To the charge of being “quiet” on the war, Chafee offers his vote against the war — one joined in by only a minority of Senate Democrats.
Pointing to Democrats who have campaigned against him in Rhode Island, Chafee said, “Mr. Whitehouse is having politician after politician come in on his behalf who voted for the war.” Senator Clinton and others, Chafee said, “should be standing up and saying ‘I was wrong on the war. Senator Chafee was right.” After long opposing efforts to force an end to U.S. involvement — warning that a swift U.S. pullout might lead to “chaos” — Chafee has softened his stance. Chafee said he may favor some form of withdrawal schedule if the United States does not soon begin diplomacy with the nations bordering Iraq, including Iran and Syria.

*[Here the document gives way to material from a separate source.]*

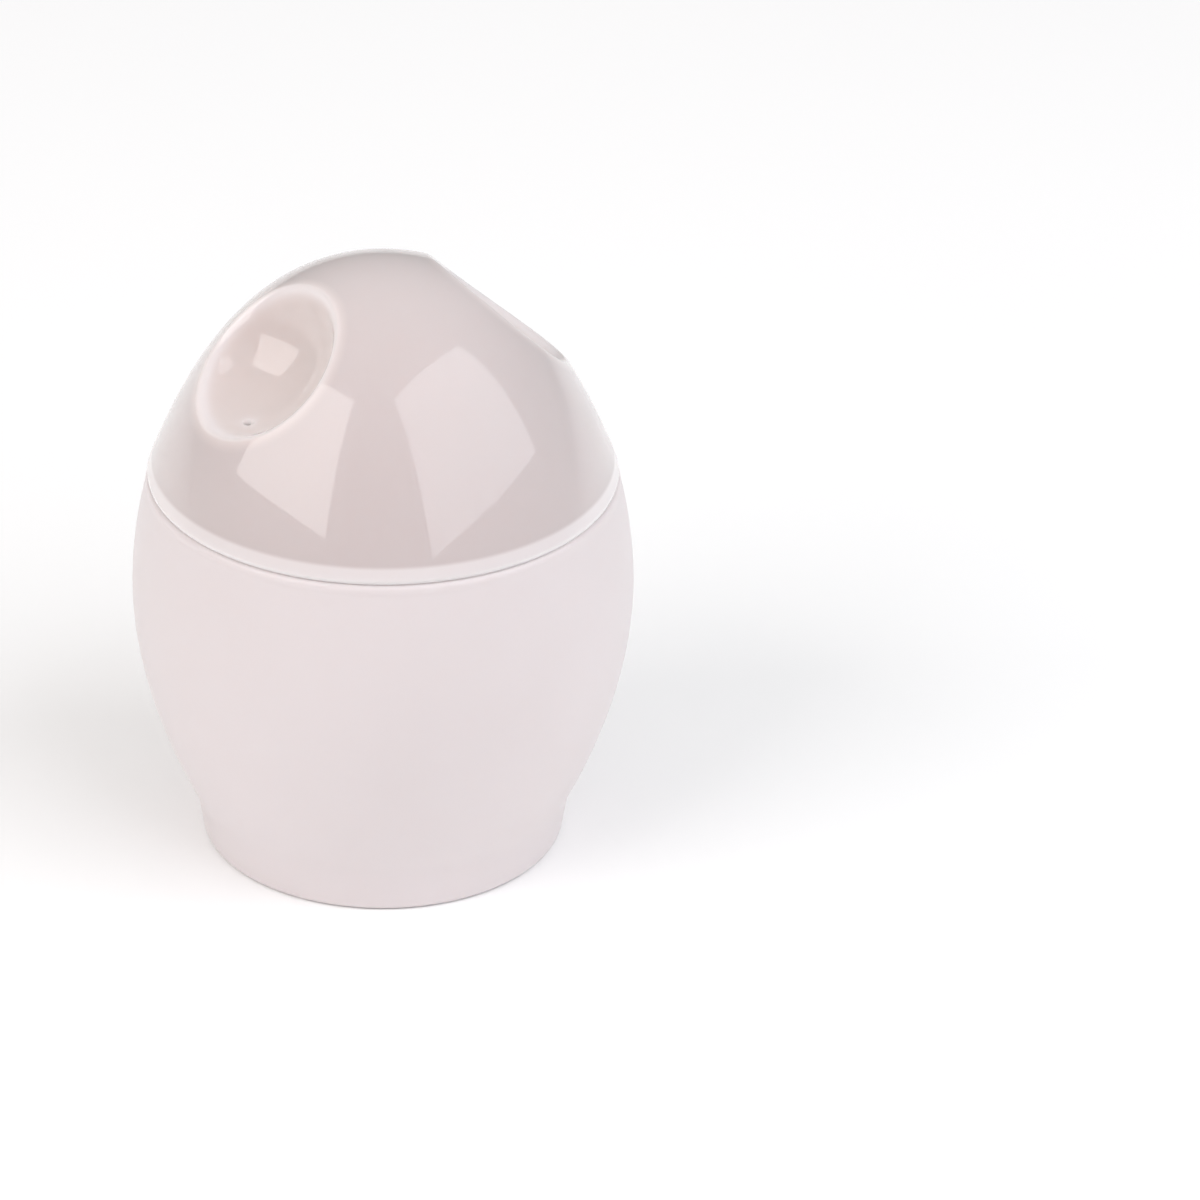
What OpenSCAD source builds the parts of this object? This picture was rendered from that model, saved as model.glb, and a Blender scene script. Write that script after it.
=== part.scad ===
// Two-piece microwave egg cooker: a round-bellied cup on a ring foot, and a domed lid with two
// finger dimples that lifts straight off. Millimetres, +Z up, origin at the middle of the foot.

/* [Cup] */
// Height of the cup from the table to the lip that the lid sits on
cup_h = 59.7; // [49:0.1:90]
// Largest diameter of the belly
belly_d = 74.9; // [62:0.1:100]
// Height of the largest diameter above the table
belly_z = 41; // [28:0.5:50]
// Outer diameter of the lip
lip_d = 69.8; // [58:0.1:84]
// Radius of the rounded outer edge of the lip
lip_round = 1.5; // [0.5:0.1:2]
// Width of the lip, from the mouth to the outer edge
lip_w = 2.3; // [2:0.1:4]
// Thinnest wall between the bowl and the outside, measured level
cup_wall = 2.2; // [1.2:0.1:4]
// Slope of the inner wall, so that the cup leaves its mould
inner_draft = 1.5; // [1:0.1:4]
// Radius of the rounded corner between the inner wall and the floor
bowl_round = 14; // [6:0.5:18]
// Thickness of the floor
floor_t = 2.6; // [1.6:0.1:5]
// How full the side is below the belly, where 1 is a straight cone
lower_fullness = 1.85; // [1.4:0.05:2.4]
// How full the side is above the belly, where 1 is a straight cone
upper_fullness = 1.95; // [1.4:0.05:2.6]

/* [Foot] */
// Diameter of the waist, where the belly meets the foot
waist_d = 56.6; // [46:0.1:68]
// Height of the waist above the table
waist_z = 7.2; // [4:0.1:12]
// Diameter of the foot just above its rounded edge
foot_d = 54.6; // [45:0.1:66]
// Radius of the rounded bottom edge of the foot
foot_round = 1.2; // [0.4:0.1:1.2]
// Width of the ring that stands on the table, with its rounded edge
foot_w = 3; // [2:0.1:6]
// Depth of the recess under the floor
recess_h = 6.4; // [4.5:0.1:9]
// Slope of the recess wall
recess_draft = 3; // [0:0.5:6]

/* [Lid] */
// How far the lower edge of the lid stands out past the lip of the cup
lid_overhang = 0.05; // [-0.5:0.05:0.5]
// Height of the dome above the lip of the cup
dome_h = 33.4; // [27:0.1:45]
// Wall of the dome and of the finger dimples
lid_wall = 1.3; // [1:0.1:2.2]
// Radius of the rounded lower edge of the lid
lid_edge = 0.8; // [0.3:0.1:1.2]
// Height of the thick ring at the bottom of the lid
ring_h = 2.2; // [1.6:0.1:4]
// Inward lean of the side of the dome, from upright
side_lean = 21; // [8:0.5:30]
// How far up the dome its side keeps its lean, as a share of the height
side_pull = 0.58; // [0.3:0.01:0.8]
// Breadth of the flat crown, as a share of the lid's radius
crown_pull = 0.51; // [0.3:0.01:0.8]

/* [Seat] */
// Depth of the skirt that drops into the mouth of the cup
skirt_h = 3.6; // [2:0.1:6]
// Thickness of the skirt
skirt_t = 1.4; // [1:0.1:2.4]
// Tightest gap all round between the skirt and the inside of the cup
skirt_gap = 0.2; // [0.1:0.05:0.5]
// Bevel round the lower edge of the skirt
skirt_bevel = 0.4; // [0.1:0.1:0.7]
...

Chafee was asked how he squares that position with his consistent opposition to withdrawals. He said that such a shift might help to send “a message to the executive that the present plan is not working.” Echoing John Warner of Virginia, chairman of the Senate Armed Services Committee, Chafee said he expects to reassess the situation in Iraq early next year.
Chafee also said it was “ridiculous” for Whitehouse to suggest he seeks foreign approval of U.S. military plans. Chafee spokesman Stephen Hourahan added that Chafee’s call for diplomacy means that he wants the United States to discuss the conflict in Iraq with Iraq’s neighbors.
Chafee said “symbolic” calls for Rumsfeld’s resignation are “irrelevant to the grand scheme of how we’re going to fix” the “complex and challenging” problems in Iraq.
As for his plan for Iraq, Chafee pointed to his support of initiatives by Reed and other Democrats who oppose fixed pullout schedules. Chafee cast the only GOP vote last summer for a non-binding resolution, offered by Reed and others, that would have asked Mr. Bush to set plans for “redeployment” of U.S. troops out of Iraq.
The measure, which failed, would have left it to the president and military brass how to proceed after such an announcement.
Whitehouse has said he would have voted for that measure as well as Kerry’s hard deadline.